The typical avoidance problem goes something like this, according to Ayres: There’s a problem at work and it’s not dealt with right away. Then there’s another problem, and that one, too, is swept under the rug for the time being.
“You do that for a while and all the sudden somebody says something at Thanksgiving dinner, and everything comes out,” Ayres explains. “The knee-jerk reaction is to avoid it rather than sitting down and confronting it. By the time they get to a really big issue, they have no capacity to deal with their differences.”
In all of our discussions with successful family businesses, there’s been an obvious tendency toward strong communication and a dedication to leaving work at the office.
“When we are here, we work as hard as we can until the job is done,” says Ray Lorenz. “When we go home, we try to leave the business at work. And when we get together at family gatherings, even though my two brothers are there, we try not to discuss business.”
“What makes family businesses different,” Ayres explains, “is that instead of having just a business system, they have two systems to worry about that are interlocked: the family system and the business system. They cannot be separated.
“If you are having a little trouble with your teenage daughter, you can hide out at work. If the boss is giving you a hard time at the office, you can hang out at home for a while. Family businesses can’t do that.”
Soucy says his family hasn’t had a problem separating family and business. If business does come up during family time, he says, it’s always voluntary from both sides. And it’s never one person pushing an issue — it’s just a conversation that pops up.
“If it is a problem in a company, it’s because it’s a one-way communication process,” he explains.
A lack of communication often leads to broken relationships and serious conflicts, says Henning. Communication needs to be open about everyone’s wants, needs, and direction.
“Somewhere along the line, the parents need to sit down with their kids and their mates and decide, is it really in their best interest to continue this business in the family?” he explains. “Can they work together? Do they really have the ability, the drive, the commitment, skill and talent to take it forward successfully? Or do they just want to develop an exit plan?”
Success story
Success can mean different things to different family businesses. For most family businesses, success means keeping the family together while making a profit.
To a family business, being profitable oftentimes means something much different than it does to a publicly held business. Family businesses tend to plan goals by decades or generations, Ayres says. Their horizon for planning is not the next quarter, but rather making money at a reasonable rate over an extended period of time. And their benchmarks for success include such things as market share, quality of products or services, and jobs for lots of people.
Even so, success doesn’t always mean transition to the next generation. Success, according to Henning, includes three ingredients: First, that every working family member develops their skills and is challenged so that they feel good about themselves and what they’re doing, rather than just collecting a paycheck: Second, that the business is operating at capacity and has the capability to grow and develop at the maximum rate that is deemed healthy for the business. And finally, that there is a degree of unity and harmony in the family, that everyone gets along and supports each other, and they don’t lose a family member through the transition.

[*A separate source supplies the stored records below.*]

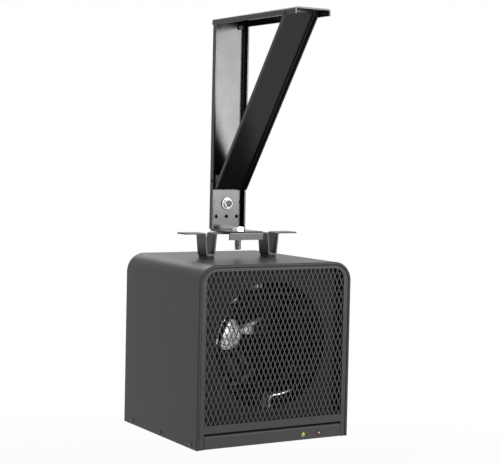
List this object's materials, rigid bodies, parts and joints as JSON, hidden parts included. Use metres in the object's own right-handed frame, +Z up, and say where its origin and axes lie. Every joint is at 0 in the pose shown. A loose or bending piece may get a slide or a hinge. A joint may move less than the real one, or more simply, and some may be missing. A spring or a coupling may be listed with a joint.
{
  "type": "ceiling mounted fan heater",
  "caption": "Electric fan heater in a sheet-metal casing with a mesh front, hung from a triangular ceiling bracket on one pivot bolt.",
  "frame": {"origin": "where the pivot bolt's axis meets the ceiling face of the arm", "axes": "+Z up towards the ceiling, -Y out of the mesh front, +X to the right seen from the front"},
  "size_m": [0.3478, 0.441, 0.834],
  "materials": {
    "bracket_black": "semi-gloss black paint",
    "casing_black": "fine textured black powder coat",
    "mesh_black": "satin black powder coat",
    "inner_black": "matt black paint",
    "guard_wire": "satin black coated wire",
    "screw_black": "black oxide",
    "zinc": "bright zinc plate",
    "galvanised": "galvanised sheet",
    "steel": "ground steel",
    "element_steel": "heat-tinted stainless tube",
    "aluminium": "bright pressed sheet",
    "motor_grey": "grey lacquer",
    "ceramic_white": "unglazed",
    "cream_plastic": "moulded phenolic",
    "black_plastic": "moulded",
    "board": "glass-fibre board",
    "pad_rubber": "moulded",
    "lens_amber": "clear tinted lens",
    "lens_red": "clear tinted lens"
  },
  "bodies": {
    "bracket": {"mast_channel": "bracket_black", "ceiling_arm": "bracket_black", "brace_channel": "bracket_black", "foot_bracket": "bracket_black", "arm_screws": "bracket_black", "brace_rivets": "bracket_black", "foot_rivets": "screw_black", "mast_bolt": "zinc", "mast_washer": "zinc", "mast_nut": "zinc", "pivot_bolt": "zinc", "pivot_washer": "zinc", "pivot_nut": "zinc"},
    "heater": {"yoke_strap": "bracket_black", "yoke_pads": "pad_rubber", "yoke_screws": "screw_black", "yoke_nuts": "zinc", "yoke_doubler": "galvanised", "casing": "casing_black", "base_pan": "casing_black", "edge_screws": "screw_black", "rear_panel": "casing_black", "rear_screws": "screw_black", "intake_guard": "guard_wire", "front_bezel": "casing_black", "front_grille": "mesh_black", "control_strip": "casing_black", "strip_seal": "pad_rubber", "lens_amber": "lens_amber", "lens_red": "lens_red", "control_board": "board", "baffle_plate": "inner_black", "element_outer": "element_steel", "element_inner": "element_steel", "element_clips": "galvanised", "element_bushings": "ceramic_white", "fan_shroud": "inner_black", "motor_bracket": "galvanised", "motor_screws": "zinc", "fan_motor": "motor_grey", "thermal_cutout": "zinc", "wiring_cover": "galvanised", "terminal_block": "cream_plastic", "power_relay": "black_plastic", "thermostat_body": "cream_plastic", "cable_gland": "black_plastic", "gland_nut": "black_plastic"},
    "fan": {"motor_shaft": "steel", "fan_hub": "aluminium", "fan_blades": "aluminium", "hub_nut": "zinc"},
    "knob": {"thermostat_knob": "black_plastic"}
  },
  "joints": [
    {"name": "pan_swivel", "type": "hinge", "parent": "bracket", "child": "heater", "pos_m": [0, 0, -0.4325], "axis": [0, 0, 1], "range_deg": [-16, 16]},
    {"name": "fan_spin", "type": "hinge", "parent": "heater", "child": "fan", "pos_m": [0, 0, -0.646], "axis": [0, -1, 0], "continuous": true},
    {"name": "thermostat_turn", "type": "hinge", "parent": "heater", "child": "knob", "pos_m": [-0.112, 0.159, -0.814], "axis": [0, 1, 0], "range_deg": [0, 300]}
  ]
}
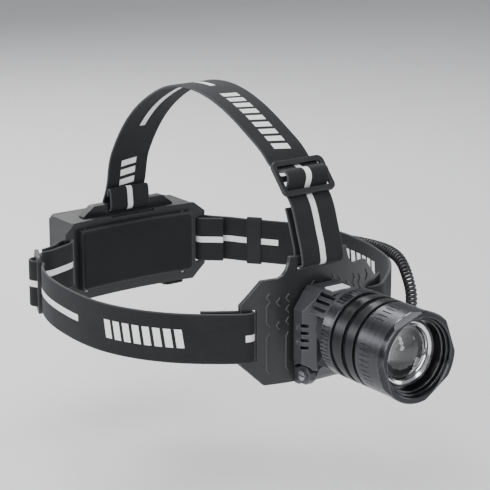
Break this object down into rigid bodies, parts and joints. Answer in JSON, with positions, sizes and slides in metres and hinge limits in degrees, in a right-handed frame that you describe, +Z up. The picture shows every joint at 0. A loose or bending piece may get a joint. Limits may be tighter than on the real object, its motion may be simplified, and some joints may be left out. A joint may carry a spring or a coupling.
{
  "type": "headlamp",
  "caption": "Head-worn torch: a tilting zoom lamp on a curved front plate, webbing round and over the head, and a rear battery case joined by a coiled cable.",
  "frame": {"origin": "middle of the wearer's head in the plane of the side straps, where the centre of the head band sits", "axes": "-Y points the way the wearer and the lamp face, +Y to the battery case at the back, +Z up through the crown, +X to the side the coiled cable runs on (the wearer's left)"},
  "size_m": [0.2213, 0.3167, 0.1567],
  "materials": {
    "plate_black": "moulded, fine matt",
    "foam": "closed-cell foam, fabric faced",
    "body_black": "black anodised, satin",
    "steel_screw": "plain steel",
    "sink_metal": "machined",
    "ring_metal": "polished",
    "rubber_black": "matt",
    "board": "green solder mask",
    "switch_black": "moulded",
    "led_yellow": "phosphor under silicone",
    "lens_glass": "clear, polished",
    "inner_plastic": "moulded",
    "button_white": "translucent white",
    "case_grey": "moulded, fine matt",
    "cell_wrap": "heat-shrink sleeve",
    "contact_metal": "nickel-washed spring brass",
    "port_metal": "stamped shell",
    "webbing": "woven elastic webbing, charcoal with a pale woven stripe",
    "slider_black": "moulded, semi-gloss",
    "cable_black": "smooth jacket"
  },
  "bodies": {
    "frame": {"front_plate": "plate_black", "front_foam_liner": "foam", "tilt_bracket": "body_black", "bracket_screws": "steel_screw", "hinge_pin": "steel_screw", "hinge_nut": "steel_screw", "carrier_plate": "case_grey", "pad_frame": "plate_black", "head_pad": "foam", "carrier_screws": "steel_screw", "battery_case": "case_grey", "cover_hinge_pins": "steel_screw", "battery_cell_upper": "cell_wrap", "battery_cell_lower": "cell_wrap", "cell_holder": "inner_plastic", "contact_springs": "contact_metal", "contact_plates": "contact_metal", "charge_board": "board", "charge_port": "port_metal", "port_hinge_ears": "case_grey", "port_hinge_pin": "steel_screw", "strap_anchor_bar": "case_grey", "strap_left": "webbing", "strap_left_rear": "webbing", "strap_left_end": "webbing", "strap_right_end": "webbing", "strap_right": "webbing", "strap_right_rear": "webbing", "keeper_band": "webbing", "strap_crown": "webbing", "strap_crown_front": "webbing", "strap_crown_rear": "webbing", "slider_left": "slider_black", "slider_crown": "slider_black", "coiled_cable": "cable_black", "cable_gland_rear": "rubber_black", "cable_gland_front": "rubber_black"},
    "lamp": {"lamp_block": "body_black", "block_rear_cover": "body_black", "block_gasket": "rubber_black", "block_side_screws": "steel_screw", "driver_board": "board", "tactile_switch": "switch_black", "heat_sink": "sink_metal", "led_board": "board", "led_emitter": "led_yellow", "led_board_screws": "steel_screw", "grip_ring": "body_black", "barrel_tube": "body_black", "barrel_o_ring": "rubber_black"},
    "zoom": {"zoom_sleeve": "body_black", "bezel": "body_black", "lens": "lens_glass", "lens_retaining_ring": "ring_metal", "lens_seal": "rubber_black", "lens_clamp_ring": "inner_plastic"},
    "button": {"power_button": "button_white"},
    "cover": {"battery_cover": "case_grey"},
    "port_flap": {"port_cover": "rubber_black"}
  },
  "joints": [
    {"name": "lamp_tilt", "type": "hinge", "parent": "frame", "child": "lamp", "pos_m": [0, -0.1055, -0.024], "axis": [1, 0, 0], "range_deg": [0, 90]},
    {"name": "zoom_slide", "type": "slide", "parent": "lamp", "child": "zoom", "axis": [0, -1, 0], "range_m": [0, 0.009]},
    {"name": "button_press", "type": "slide", "parent": "lamp", "child": "button", "axis": [0, 0, -1], "range_m": [0, 0.0008], "stiffness_N_per_m": 600},
    {"name": "cover_hinge", "type": "hinge", "parent": "frame", "child": "cover", "pos_m": [0, 0.1288, -0.0296], "axis": [-1, 0, 0], "range_deg": [0, 100]},
    {"name": "port_flap_hinge", "type": "hinge", "parent": "frame", "child": "port_flap", "pos_m": [0.0324, 0.1186, -0.0286], "axis": [1, 0, 0], "range_deg": [0, 100]}
  ]
}
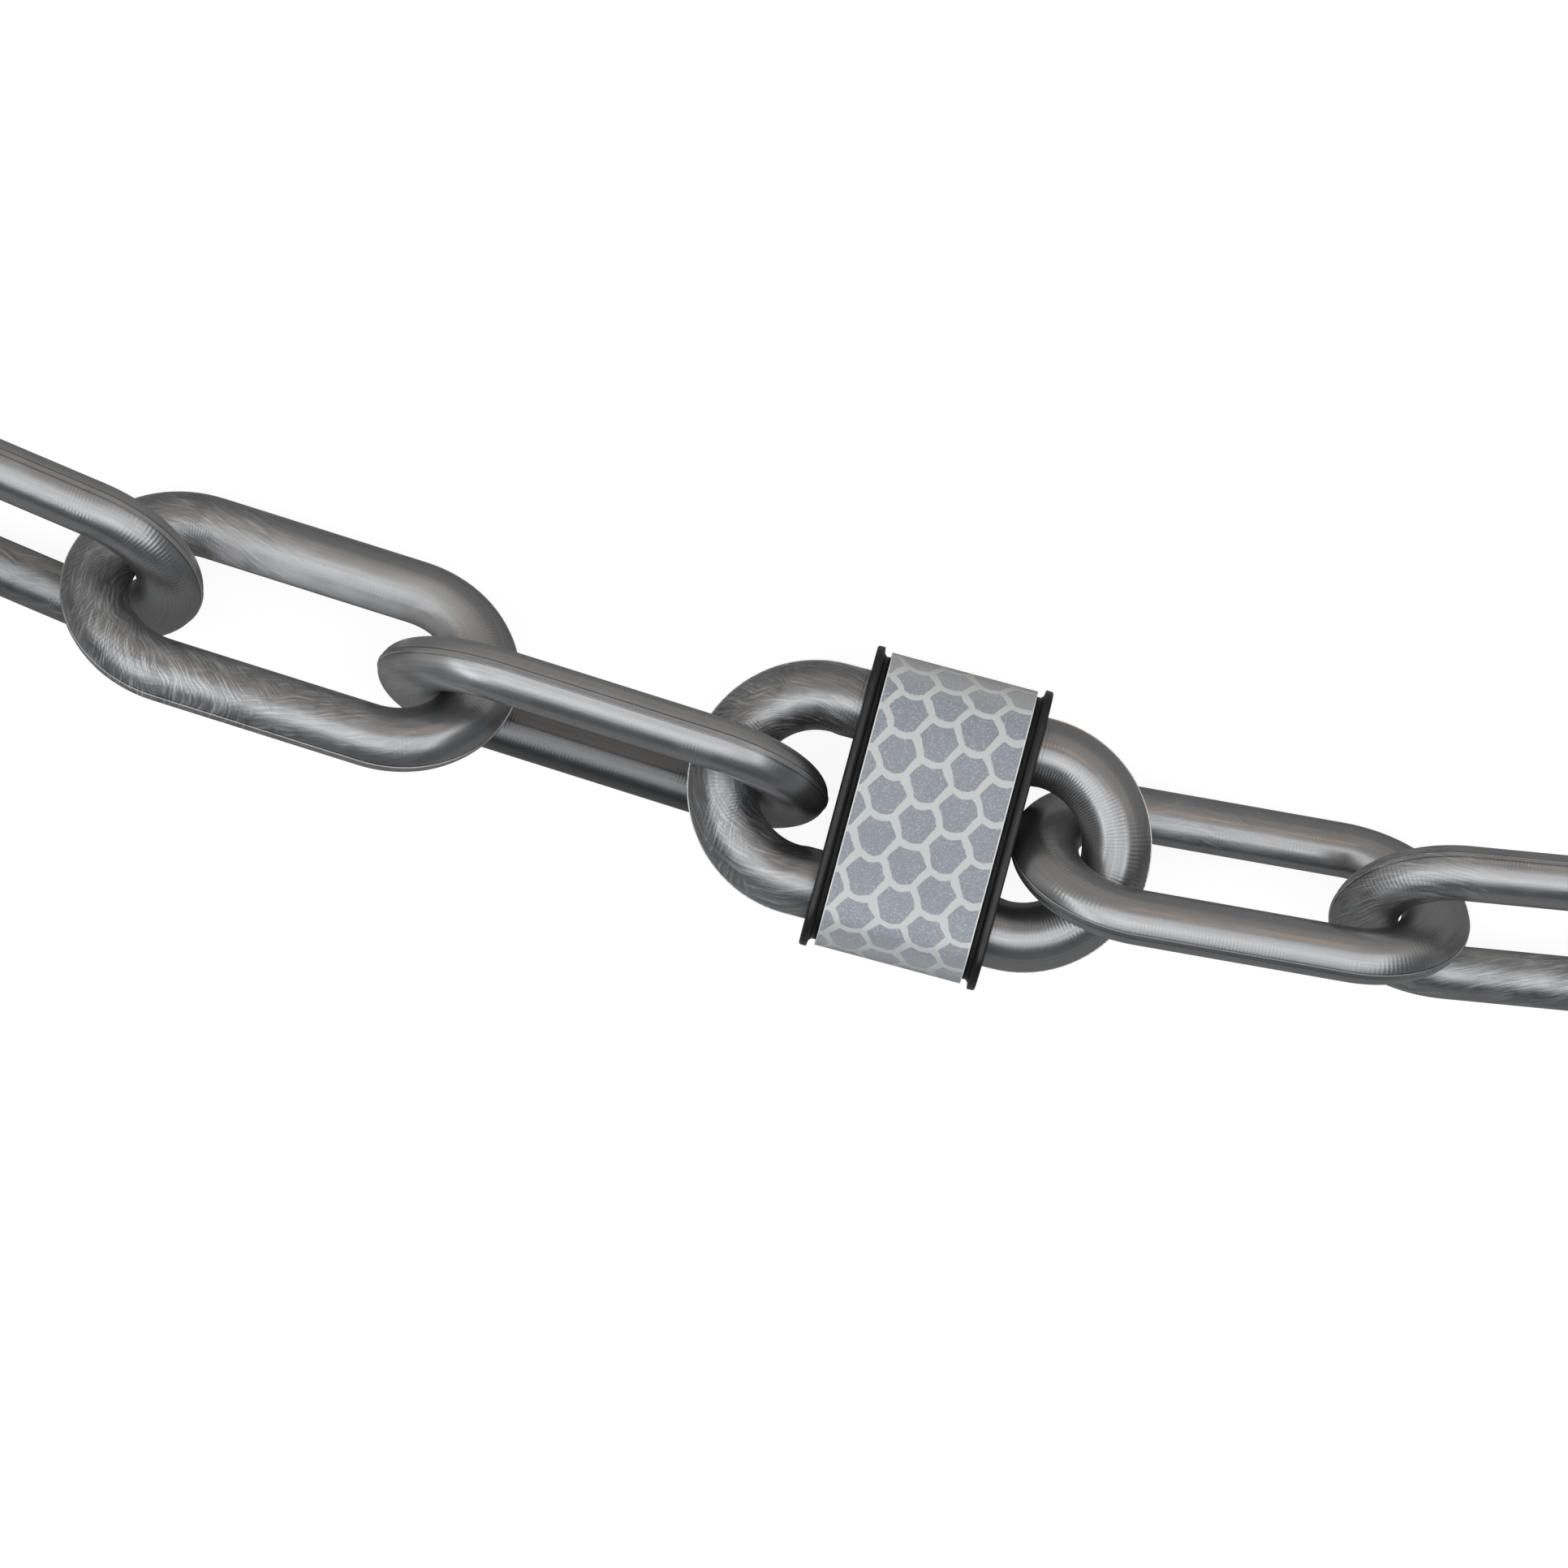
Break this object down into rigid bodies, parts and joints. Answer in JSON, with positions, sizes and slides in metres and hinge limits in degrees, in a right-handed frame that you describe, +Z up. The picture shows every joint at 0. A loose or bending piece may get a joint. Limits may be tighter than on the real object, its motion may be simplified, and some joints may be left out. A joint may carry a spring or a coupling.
{
  "type": "barrier chain",
  "caption": "Length of moulded plastic barrier chain: oval-bar links threaded through each other, one link wearing a two-part clip collar wound with a reflective band.",
  "frame": {"origin": "middle of the chain's outline seen from above, on the flat surface that the chain lies on", "axes": "+X runs along the chain towards link_8, +Y across it, +Z up from the surface it lies on"},
  "size_m": [0.3082, 0.0994, 0.029],
  "materials": {
    "silver_grey_plastic": "satin, metallic flake",
    "black_plastic": "satin",
    "reflective_sheet": "retroreflective sheet"
  },
  "bodies": {
    "link_1": {"link_1": "silver_grey_plastic"},
    "link_2": {"link_2": "silver_grey_plastic"},
    "link_3": {"link_3": "silver_grey_plastic"},
    "link_4": {"link_4": "silver_grey_plastic"},
    "link_5": {"link_5": "silver_grey_plastic"},
    "link_6": {"link_6": "silver_grey_plastic"},
    "link_7": {"link_7": "silver_grey_plastic"},
    "link_8": {"link_8": "silver_grey_plastic"},
    "collar": {"collar_front_shell": "black_plastic", "collar_back_shell": "black_plastic", "reflective_band": "reflective_sheet"}
  },
  "joints": [
    {"name": "collar_slide", "type": "slide", "parent": "link_5", "child": "collar", "axis": [0.9659, -0.2588, 0], "range_m": [-0.0014, 0.0002]},
    {"name": "link_4_swing", "type": "hinge", "parent": "link_5", "child": "link_4", "pos_m": [-0.00794, -0.01517, 0.01553], "axis": [-0.2905, -0.9212, 0.2588], "range_deg": [-40, 40]},
    {"name": "link_3_swing", "type": "hinge", "parent": "link_4", "child": "link_3", "pos_m": [-0.04392, -0.00279, 0.0129], "axis": [0.1767, 0.5606, 0.809], "range_deg": [-100, 100]},
    {"name": "link_2_swing", "type": "hinge", "parent": "link_3", "child": "link_2", "pos_m": [-0.07872, 0.01188, 0.01201], "axis": [-0.3417, -0.8051, 0.4848], "range_deg": [-100, 100]},
    {"name": "link_1_swing", "type": "hinge", "parent": "link_2", "child": "link_1", "pos_m": [-0.11465, 0.02534, 0.01319], "axis": [-0.0112, 0.3794, 0.9252], "range_deg": [-100, 100]},
    {"name": "link_6_swing", "type": "hinge", "parent": "link_5", "child": "link_6", "pos_m": [0.03743, -0.02403, 0.01553], "axis": [-0.1965, -0.817, -0.5422], "range_deg": [-18, 25]},
    {"name": "link_7_swing", "type": "hinge", "parent": "link_6", "child": "link_7", "pos_m": [0.07463, -0.03111, 0.01254], "axis": [-0.0797, -0.8349, 0.5446], "range_deg": [-100, 100]},
    {"name": "link_8_swing", "type": "hinge", "parent": "link_7", "child": "link_8", "pos_m": [0.1125, -0.03475, 0.0129], "axis": [0.1525, 0.4176, 0.8958], "range_deg": [-100, 100]}
  ]
}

The truth of the matter is that all family businesses face the same issues. Some handle it well and succeed. Others fall flat on their faces and run themselves out of business, are forced to sell, or worse, tear their families apart.
Communication and planning are the key ingredients to finding success. The earlier the planning is started, the better off the business and the family will be. They’re inseparable systems, and the balancing act between business and family is “the birthplace of the trouble,” according to Ayres. “And it’s also the birthplace of the competitive advantage … if they operate well.”